I’m a medior UX designer (you see what I did there, I’m junior in real), so I’ve got a little experience not long ago. What helped me a lot was creating my portfolio website and writing a case study. I’ve got a lot of feedback from this community, this helps me to improve my case study. Creating my websites helped me think about what I want for my future.

Smart things to do for yourself is write down your mission, vision and plans about where you want to be in one, five and ten years. These combined can be your goals. The goals you can use while applying to make people enthusiastic. Also, it might be smart to do a personality test, to show who you are and personal characteristics you have.

How to write a case study? What I did was search on Medium for much-appreciated UX case study articles. That helped me to create my own and I’ve learned a lot that way.

There’s also your mindset, how do you analyse and approach things. Hacking Growth helped me to form my UX mindset. On my website, you can find more books I’ve been reading.

Good luck! If you have any questions, don’t hesitate to ask me!


#5

I agree with all of the above. In addition, you are welcome to post your portfolio here on the boards, folks will look it over and give you feedback. It’s great!


#6

Thank you all for your advice and input! It’s much appreciated and I will do my best to put your recommendations into action. I will also be in touch when my portfolio is in a more complete state and ready for feedback.

Cheers!

~H


#7

Thank you for posting this. I come from a humanities background too – a design historian, currently a PhD candidate in History and Theory of Architecture at Cal. I am in the same boat as you, and am having a hard time finding that one entry-level job into UX Research. It has been really beneficial to read through the insightful comments here. After exploring several threads in this community, and compiling all the often suggested ways to break into UX I am working on my portfolio and case studies. I am looking forward to sharing it with the community, and seeking feedback once it has taken a better shape.


#8

You know, I’ve never heard about such test. So I tried out of curiosity and … wow, the result was impressive, even dramatic I would say. I can paste some phrases into my CV Soft Skills section :crazy_face:

So, yes. It definitely worth trying!

I like how your website is organized and your case study is interesting to read, you did a great job! Did you use some platform for the site or did you make it from scratch?


#9

Haha good to hear! Which on did you do? 16 personalities maybe?
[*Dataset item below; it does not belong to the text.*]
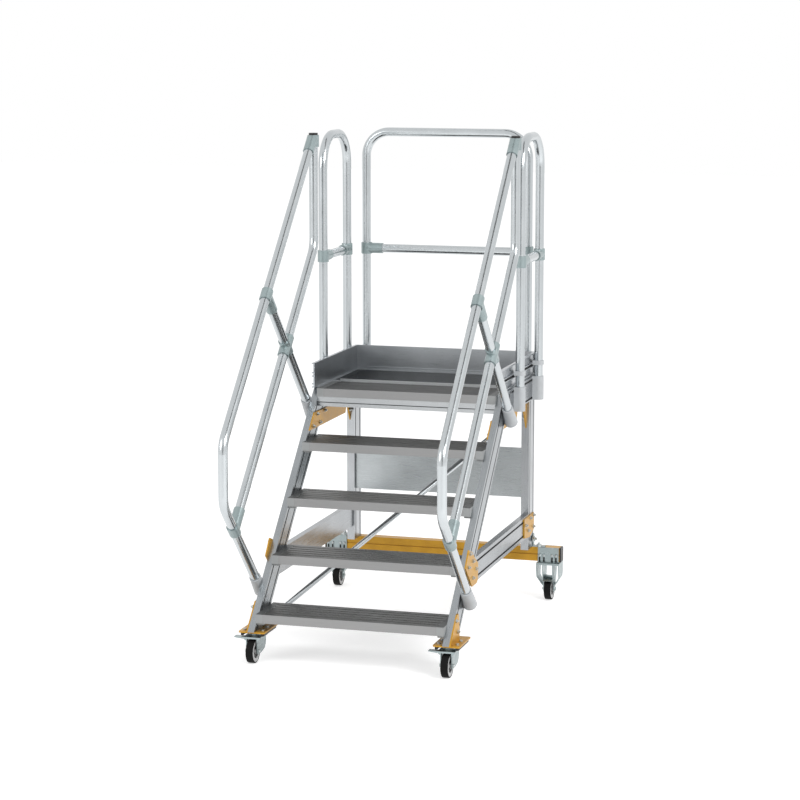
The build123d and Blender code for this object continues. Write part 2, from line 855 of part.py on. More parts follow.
race_bottom = (plate_bottom - head_plate + crown_top) / 2
with BuildPart() as heads:
    for side_name, side in sides:
        centre = Vector(side * profile_centre, axis_y, 0)
        with BuildSketch(Plane.XY.offset(plate_bottom - head_plate)):
            with Locations((centre.X, centre.Y)):
                RectangleRounded(2 * head_half, 2 * head_half, head_corner)
        extrude(amount=head_plate)
        with BuildSketch(Plane.XY.offset(pad_bottom)):
            with Locations((centre.X, centre.Y)):
                with GridLocations(2 * head_half - head_cheek, 1, 2, 1):
                    Rectangle(head_cheek, head_cheek_length)
        extrude(amount=plate_bottom - head_plate - pad_bottom)
        rod(centre + up * race_bottom, centre + up * (plate_bottom - head_plate), race_radius)
        rod(centre + up * (crown_bottom + 1.0), centre + up * race_bottom, kingpin_radius)
save(heads, "swivel_heads")

lever_front = axle_y - leg_front - lever_plate
for side_name, side in sides:
    x = side * profile_centre
    axis = Vector(x, axis_y, 0)
    with BuildPart() as fork:
        with BuildSketch(Plane.XZ.offset(leg_front - axle_y)):
            with BuildLine():
                Polyline(
                    (x - crown_half, crown_top),
                    (x - crown_half, crown_top - crown_side),
                    (x - shoulder_half, crown_top - crown_shoulder[1]),
                    (x - leg_outer, crown_top - crown_root),
                    (x - leg_inner, crown_top - crown_root),
                    (x - leg_inner, crown_bottom),
                    (x + leg_inner, crown_bottom),
                    (x + leg_inner, crown_top - crown_root),
                    (x + leg_outer, crown_top - crown_root),
                    (x + shoulder_half, crown_top - crown_shoulder[1]),
                    (x + crown_half, crown_top - crown_side),
                    (x + crown_half, crown_top),
                    close=True,
                )
            make_face()
        extrude(amount=axle_y - leg_front - axis_y - leg_rear[0][0])
        for leg_low in (leg_inner, -leg_outer):
            with BuildSketch(slab(x + leg_low)):
                with BuildLine():
                    Polyline(
                        (axle_y - leg_foot_radius, wheel_radius),
                        (axle_y - leg_front, crown_top),
                        *[(axis_y + place, crown_top - drop) for place, drop in leg_rear],
                        (axis_y - leg_toe, wheel_radius - leg_foot_radius),
                        (axle_y, wheel_radius - leg_foot_radius),
                        close=True,
                    )
                make_face()
                with Locations((axle_y, wheel_radius)):
                    Circle(leg_foot_radius)
            extrude(amount=fork_wall)
        rod(axis + up * crown_top, axis + up * (race_bottom - race_gap), fork_boss_radius)
        rod(axis + up * (crown_bottom - 1.0), axis + up * race_bottom, kingpin_radius + pin_gap, Mode.SUBTRACT)
        axle = Vector(x, axle_y, wheel_radius)
        half_axle = Vector(leg_outer + axle_overhang, 0, 0)
        rod(axle - half_axle, axle + half_axle, axle_radius)
    save(fork, f"castor_fork_{side_name}")
    with BuildPart() as lever:
        with BuildSketch(Plane.XZ.offset(-lever_front)):
            with BuildLine():
                Polyline(
                    (x + crown_half, crown_bottom),
                    (x + crown_half, crown_top),
                    (x - crown_half, crown_top),
                    (x - crown_half, crown_bottom),
                    close=True,
                )
            make_face()
        extrude(amount=-lever_plate)
        with BuildSketch(Plane.XZ.offset(-lever_front)):
            with BuildLine():
                Polyline(
                    (x - crown_half, crown_top),
                    (x - lever_reach, crown_top),
                    (x - lever_reach, crown_top - lever_thickness),
                    (x - crown_half, crown_top - lever_root),
                    close=True,
                )
            make_face()
        extrude(amount=-lever_width)
    save(lever, f"brake_lever_{side_name}")


def wheel(label, x, y):
    """Tyre and hub, centred at x and y and standing on the floor."""
    centre = Vector(x, y, wheel_radius)
    rim_radius = wheel_radius - tyre_depth
    half_rim = wheel_width / 2 - rim_inset
    with BuildPart() as tyre:
        with BuildSketch(Plane.XZ.offset(-y)) as section:
            with Locations((x, wheel_radius + rim_radius)):
                Rectangle(wheel_width, tyre_depth, align=(Align.CENTER, Align.MIN))
            fillet(section.vertices().group_by(Axis.Y)[-1], tyre_edge)
        revolve(axis=Axis(centre, (1, 0, 0)))
    save(tyre, f"tyre_{label}")
    with BuildPart() as hub:
        with BuildSketch(Plane.XZ.offset(-y)):
            with BuildLine():
                Polyline(
                    (x - half_hub, wheel_radius + axle_radius + pin_gap),
                    (x - half_hub, wheel_radius + hub_boss_radius),
                    (x - half_hub + hub_recess, wheel_radius + hub_boss_radius),
                    (x - half_hub + hub_recess, wheel_radius + rim_bore),
                    (x - half_rim, wheel_radius + rim_bore),
                    (x - half_rim, wheel_radius + rim_radius),
                    (x + half_rim, wheel_radius + rim_radius),
                    (x + half_rim, wheel_radius + rim_bore),
                    (x + half_hub - hub_recess, wheel_radius + rim_bore),
                    (x + half_hub - hub_recess, wheel_radius + hub_boss_radius),
                    (x + half_hub, wheel_radius + hub_boss_radius),
                    (x + half_hub, wheel_radius + axle_radius + pin_gap),
                    close=True,
                )
            make_face()
        revolve(axis=Axis(centre, (1, 0, 0)))
    save(hub, f"hub_{label}")


for side_name, side in sides:
    wheel(f"front_{side_name}", side * profile_centre, axle_y)
    wheel(f"rear_{side_name}", side * rear_wheel_x, rear_wheel_y)

# Rear castors: saddles round the cross beam and fixed forks
with BuildPart() as saddles:
    for side_name, side in sides:
        with BuildSketch(slab(side * rear_wheel_x - saddle_width / 2)):
            with Locations((rear_wheel_y, beam_bottom - saddle_wall)):
                Rectangle(
                    beam_depth + 2 * saddle_wall, saddle_height + saddle_wall,
                    align=(Align.CENTER, Align.MIN),
                )
            with Locations((rear_wheel_y, beam_bottom)):
                Rectangle(beam_depth, beam_height, align=(Align.CENTER, Align.MIN), mode=Mode.SUBTRACT)
        extrude(amount=saddle_width)
    with BuildSketch(Plane.XZ.offset(-rear_wheel_y)):
        with Locations((0, beam_bottom + saddle_height)):
            with GridLocations(2 * rear_wheel_x, 1, 2, 1):
                RectangleRounded(saddle_width, 4 * saddle_height, saddle_corner)
    extrude(amount=beam_depth, both=True, mode=Mode.INTERSECT)
save(saddles, "beam_saddles")

fork_top = beam_bottom - saddle_wall
rear_fork_half = leg_outer + rear_fork_corners[0][0]
rear_pocket_half = leg_outer + rear_pocket_corners[0][0]
plate_low = fork_top - rear_fork_plate
arch_inner = wheel_radius + arch_gap
arch_side = 2 * wheel_radius * sin(radians(arch_half_angle))
arch_rise = 2 * wheel_radius * cos(radians(arch_half_angle))
with BuildPart() as rear_forks:
    for side_name, side in sides:
        x = side * rear_wheel_x
        with BuildSketch(Plane.XZ.offset(rear_fork_depth / 2 - rear_wheel_y)):
            with BuildLine():
                Polyline(
                    (x - rear_fork_half, fork_top),
                    *[(x - leg_outer - beside, wheel_radius + z) for beside, z in rear_fork_corners],
                    (x - leg_outer, wheel_radius - leg_foot_radius),
                    (x + leg_outer, wheel_radius - leg_foot_radius),
                    *[(x + leg_outer + beside, wheel_radius + z) for beside, z in rear_fork_corners[::-1]],
                    (x + rear_fork_half, fork_top),
                    close=True,
                )
            make_face()
            with Locations((x, plate_low)):
                Rectangle(2 * leg_inner, plate_low, align=(Align.CENTER, Align.MAX), mode=Mode.SUBTRACT)
            for turn in (-1, 1):
                with BuildLine():
                    Polyline(
                        (x + turn * leg_outer, plate_low),
                        (x + turn * rear_pocket_half, plate_low),
                        *[(x + turn * (leg_outer + beside), wheel_radius + z) for beside, z in rear_pocket_corners],
                        close=True,
                    )
                make_face(mode=Mode.SUBTRACT)
        extrude(amount=-rear_fork_depth)
        for end in (-1, 1):
            with BuildSketch(slab(x - rear_fork_half)):
                with BuildLine():
                    Polyline(
                        (rear_wheel_y + end * rear_fork_depth / 2, fork_top - rear_taper),
                        (rear_wheel_y + end * rear_leg_half, wheel_radius),
                        (rear_wheel_y + end * rear_leg_half, 0),
                        (rear_wheel_y + end * rear_fork_depth / 2, 0),
                        close=True,
                    )
                make_face()
            extrude(amount=2 * rear_fork_half, mode=Mode.SUBTRACT)
        with BuildSketch(slab(x - leg_inner)):
            with Locations((rear_wheel_y, wheel_radius)):
                Circle(arch_inner + arch_wall)
                Circle(arch_inner, mode=Mode.SUBTRACT)
            with BuildLine():
                Polyline(
                    (rear_wheel_y, wheel_radius),
                    (rear_wheel_y + arch_side, wheel_radius + arch_rise),
                    (rear_wheel_y - arch_side, wheel_radius + arch_rise),
                    close=True,
                )
            make_face(mode=Mode.INTERSECT)
        extrude(amount=2 * leg_inner)
        axle = Vector(x, rear_wheel_y, wheel_radius)
        half_axle = Vector(leg_outer + axle_overhang, 0, 0)
        rod(axle - half_axle, axle + half_axle, axle_radius)
save(rear_forks, "rear_castor_forks")
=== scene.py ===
"""Finish of the mobile platform stairs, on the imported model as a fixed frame.

Metres, origin on the floor under the middle of the stairs, +Z up, the stair climbs towards +Y.
"""
import json
import math

import bmesh
import bpy
import numpy as np
from mathutils import Matrix, Vector


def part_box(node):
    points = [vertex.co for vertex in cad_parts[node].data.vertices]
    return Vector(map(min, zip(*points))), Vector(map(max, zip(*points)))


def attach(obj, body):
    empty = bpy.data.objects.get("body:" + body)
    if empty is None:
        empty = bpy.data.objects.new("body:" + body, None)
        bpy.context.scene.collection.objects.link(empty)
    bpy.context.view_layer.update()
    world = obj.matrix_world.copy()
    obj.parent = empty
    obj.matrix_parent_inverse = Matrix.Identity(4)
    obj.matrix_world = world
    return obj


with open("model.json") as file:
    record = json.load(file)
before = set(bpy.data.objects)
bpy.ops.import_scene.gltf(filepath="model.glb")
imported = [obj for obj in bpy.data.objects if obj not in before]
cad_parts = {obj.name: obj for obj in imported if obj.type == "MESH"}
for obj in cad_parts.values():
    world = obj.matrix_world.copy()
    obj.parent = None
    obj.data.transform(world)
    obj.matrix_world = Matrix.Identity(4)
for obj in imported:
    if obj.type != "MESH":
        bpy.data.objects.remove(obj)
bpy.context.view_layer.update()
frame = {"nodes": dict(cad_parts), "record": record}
nodes = frame["nodes"]
sides = (("left", -1), ("right", 1))


# Camera
camera_place = Vector((3.0562, -10.3147, 2.7179))
camera_right = Vector((0.95958, 0.28144, 0.0))
camera_up = Vector((-0.04356, 0.14851, 0.98795))
camera_back = Vector((0.27805, -0.94802, 0.15477))
camera_lens = 113.55

camera_data = bpy.data.cameras.new("camera")
camera_data.lens = camera_lens
camera_data.sensor_width = 36.0
camera_data.clip_end = 100.0
camera = bpy.data.objects.new("camera", camera_data)
camera.matrix_world = Matrix((
    (camera_right.x, camera_up.x, camera_back.x, camera_place.x),
    (camera_right.y, camera_up.y, camera_back.y, camera_place.y),
    (camera_right.z, camera_up.z, camera_back.z, camera_place.z),
    (0.0, 0.0, 0.0, 1.0),
))
bpy.context.scene.collection.objects.link(camera)
bpy.context.scene.camera = camera
bpy.context.scene.view_settings.view_transform = "Standard"


# Materials
class Finish:
    """A material with its Principled shader and short ways to add nodes to it."""

    def __init__(self, name, colour, metallic, roughness, specular=0.5):
        self.material = bpy.data.materials.new(name)
        self.material.use_nodes = True
        self.tree = self.material.node_tree
        self.shader = self.tree.nodes["Principled BSDF"]
        self.shader.inputs["Base Color"].default_value = (*colour, 1.0)
        self.shader.inputs["Metallic"].default_value = metallic
        self.shader.inputs["Roughness"].default_value = roughness
        self.shader.inputs["Specular IOR Level"].default_value = specular
        self.bump = None

    def node(self, kind, **inputs):
        """A new node with its inputs set to numbers or linked to other nodes' outputs."""
        made = self.tree.nodes.new(kind)
        for key, value in inputs.items():
            self.put(made.inputs[key.replace("_", " ")], value)
        return made

    def put(self, socket, value):
        """Sets a socket, or links it when the value is an output."""
        if isinstance(value, bpy.types.NodeSocket):
            self.tree.links.new(value, socket)
        else:
            socket.default_value = value

    def place(self, stretch=(1.0, 1.0, 1.0), direction=(0.0, 0.0, 1.0)):
        """Object coordinates for a pattern that is stretched along its axes.

        The pattern's Z axis is laid along a direction.
        """
        coordinates = self.node("ShaderNodeTexCoord")
        mapping = self.node("ShaderNodeMapping", Vector=coordinates.outputs["Object"])
        mapping.vector_type = "TEXTURE"
        turn = Vector((0.0, 0.0, 1.0)).rotation_difference(Vector(direction))
        mapping.inputs["Rotation"].default_value = turn.to_euler()
        mapping.inputs["Scale"].default_value = stretch
        return mapping.outputs["Vector"]

    def noise(self, size, detail=4.0, **laid):
        """Noise with features of about this size in metres before it is stretched."""
        made = self.node("ShaderNodeTexNoise", Vector=self.place(**laid), Scale=1.0 / size, Detail=detail)
        return made.outputs["Fac"]

    def between(self, value, low, high, start=0.0, end=1.0):
        """The value's range from start to end, carried over to low and high."""
        made = self.node("ShaderNodeMapRange", Value=value)
        made.inputs["From Min"].default_value = start
        made.inputs["From Max"].default_value = end
        made.inputs["To Min"].default_value = low
        made.inputs["To Max"].default_value = high
        return made.outputs["Result"]

    def mixed(self, share, first, second):
        """First colour where the share is 0 and second where it is 1."""
        made = self.tree.nodes.new("ShaderNodeMix")
        made.data_type = "RGBA"
        factor, first_socket, second_socket = made.inputs[0], made.inputs[6], made.inputs[7]
        self.put(factor, share)
        self.put(first_socket, first)
        self.put(second_socket, second)
        return made.outputs[2]

    def coloured(self, share, first, second):
        """Base colour that varies between two colours."""
        colours = [
            colour if isinstance(colour, bpy.types.NodeSocket) else (*colour, 1.0) for colour in (first, second)
        ]
        self.put(self.shader.inputs["Base Color"], self.mixed(share, *colours))
        return self

    def rough(self, share, low, high):
        """Roughness that varies between two values."""
        self.put(self.shader.inputs["Roughness"], self.between(share, low, high, 0.3, 0.7))
        return self

    def bumped(self, height, strength, distance=0.0002):
        """Adds a height to the surface's bump."""
        made = self.node("ShaderNodeBump", Height=height, Strength=strength, Distance=distance)
        if self.bump:
            self.tree.links.new(self.bump, made.inputs["Normal"])
        self.bump = made.outputs["Normal"]
        self.tree.links.new(self.bump, self.shader.inputs["Normal"])
        return self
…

Thank you so much for your kind words. I’ve created my website all by myself, I did a traineeship to become front-end developer before I got fully into UX. So I know my way around with HTML, SCSS, PHP and jQuery. These are very handy skills to have.


#10

I think you have a great background for UX Researcher and a good basis for a middle level position. You need couple examples of Research projects and you could apply for a UX Researcher position.

Aha, I knew that! I looked at the site code and thought it was too clean to be automatically generated.


#11

It surprises me that a PhD would have difficulty getting a UX position, especially in research. I often hear of PhDs being snapped up by startups for six figure data science jobs solely on the basis of demonstrated quant skills.

I wonder if those hiring for Junior roles wouldn’t admit the PhD is an over qualification. Is there an aspect of your research or dissertation that could be written up as a UX or ethnographic case study? If you are ABD, could you plan your dissertation to include study that is applicable to UX?


#12

I know Airbnb hires PhD’s for UX Research positions…


#13

@nwhysel
@jdebari

Thank you for suggestions, and apologies for my belated response!

I definitely think there are aspects of my dissertation work that I could re-frame in terms of UX, or at least use to demonstrate that I have experience conducting anthropological research.